He came to Princeton from Columbia High School in Maplewood, N.J., and earned a medical degree from the St. Louis University School of Medicine, which presented him its Alumni Merit Award in 2012. He served in the Navy as medical officer aboard the USS Sandoval.
At Princeton Mike was a cheerleader, worked on the junior and senior proms and the Triangle Show, and was in the Pre-Medical Society. He majored in biology and was a member of Tower Club. He roomed with Fred Quitkin, Jerry Wool, Marsh Katzman, Chuck Lapine, and Alan Bergman.
An inquisitive physician in the early days of computed tomography — in 1976 he lectured Princeton bioengineering students about the emerging imaging technology — Mike enjoyed a 50-year career at Rush University Medical Center in Chicago, most recently as professor emeritus of radiology. He served as president of the American Society of Neuroradiology, which appointed him editor-in-chief of its academic journal and awarded him the society’s gold medal. Mike was also president of the World Federation of Neuroradiological Societies and a gold medalist of the Radiological Society of North America.

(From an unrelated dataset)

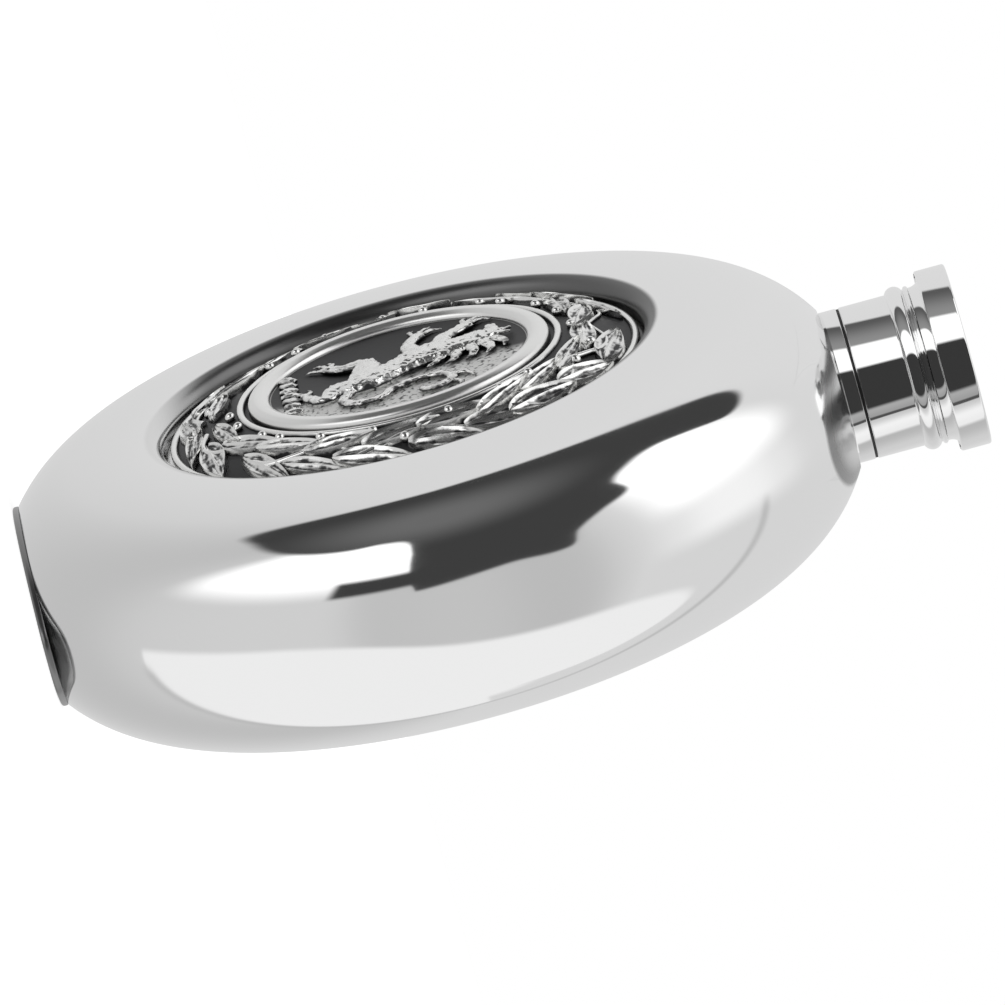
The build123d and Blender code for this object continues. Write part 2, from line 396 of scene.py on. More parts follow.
# looking down, the table is seen as a plan: its far edge is a thin bowed line, and the floor behind it is darker
down = maths(room, "MAXIMUM", maths(room, "MULTIPLY", up, -1.0), 0.001)
plan_x, plan_z = maths(room, "DIVIDE", towards_x, down), maths(room, "DIVIDE", towards_z, down)
bow = maths(room, "DIVIDE", -0.20, maths(room, "ADD", maths(room, "MULTIPLY", square(room, plan_z), 4.0), 1.0))
from_edge = maths(room, "SUBTRACT", plan_x, maths(room, "SUBTRACT", bow, 0.07))
light = blend_in(room, step_up(room, height, -6.0, -22.0), light, maths(room, "MINIMUM", light, FLOOR_BEYOND))
over_line = maths(room, "SUBTRACT", height, table_line)
on_table = product(room, step_up(room, over_line, 3.0, -3.0), step_up(room, from_edge, -0.01, 0.01))
light = blend_in(room, on_table, light, TABLE)
edge_width = maths(room, "ADD", maths(room, "MULTIPLY", maths(room, "ABSOLUTE", plan_z), 0.04), 0.03)
at_edge = step_up(room, maths(room, "ABSOLUTE", from_edge), edge_width, 0.0)
at_edge = maths(room, "MULTIPLY", at_edge, step_up(room, height, -8.0, -20.0))
light = blend_in(room, at_edge, light, TABLE_EDGE)
left_box = window(room, bearing, height, -92, -8, 40, 85, 9)
light = blend_in(room, left_box, light, SOFT_BOX)
right_box = window(room, bearing, height, 60, 112, 16, 85, 9)
light = blend_in(room, right_box, light, SOFT_BOX)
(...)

He was once, and only once, the Princeton Club of Chicago’s otolaryngologist, unexpectedly tiptoeing behind the dinner table to perform a successful Heimlich maneuver on a former University trustee, then quietly returning to his seat. Mike didn’t want to interrupt the evening’s program — manners he learned from Beverly, his wife of 54 years, who predeceased him in 2019.
Mike is survived by his sons, Andrew ’89 and Robert ’92; and grandson Noah.